When you hire a contractor to work with your business, you have every faith that the work will be performed as promised. But successful companies are built on far more than promises. This is why you put paperwork in place before the first hour of work is performed. If you’ve hired a consultant to provide guidance, that consultant is serving in a contractor capacity and should be bound by the same legal restrictions as any freelancers you hire.

But even if you have a contract, there’s no guarantee the consultant will honor it. When that happens, it’s known as a breach of contract and you can take legal action to recoup any payments you’ve made and sever the contract. Here are three things that count as breach of contract when working with consultants.

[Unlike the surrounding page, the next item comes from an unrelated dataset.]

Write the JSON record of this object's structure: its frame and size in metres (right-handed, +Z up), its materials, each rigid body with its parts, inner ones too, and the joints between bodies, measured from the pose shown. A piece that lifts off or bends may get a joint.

Failure to Provide Promised Services

Perhaps the most straightforward violation of a consultant contract is a material breach, which is a failure to provide the services outlined in the contract. It’s important to be as specific as possible when you’re drawing up the contract so that you can point to that if the contractor fails to perform. Make sure you outline exactly what you expect the outcomes of the work performed to be and verify that the consultant understands those expectations.

Failure to Meet Timelines

Most consultant contracts aren’t open-ended. There should be a start and end date for the work, and the contractor should agree to the stated timeline. Unfortunately, you won’t always want to wait until the deadline has passed to cancel the contract. An anticipatory breach of contract seeks to show that the consultant won’t meet obligations, even though the deadline has not yet passed. By enacting the clauses in your contract that the consultant isn’t fulfilling, you should be able to cancel the contract and hire someone else.

Defective Work

When a contractor agrees to provide a product or service, the quality of that offering matters. For that reason, if you review breach of contract examples, you’ll likely find defective workmanship is a big factor. But defective work can apply to consulting services, as well. You may, for instance, find that once your consultant starts, the promised expertise never surfaces. This is why it’s important to write your work contracts with enough detail that you can point to what you expected and how the consultant didn’t deliver.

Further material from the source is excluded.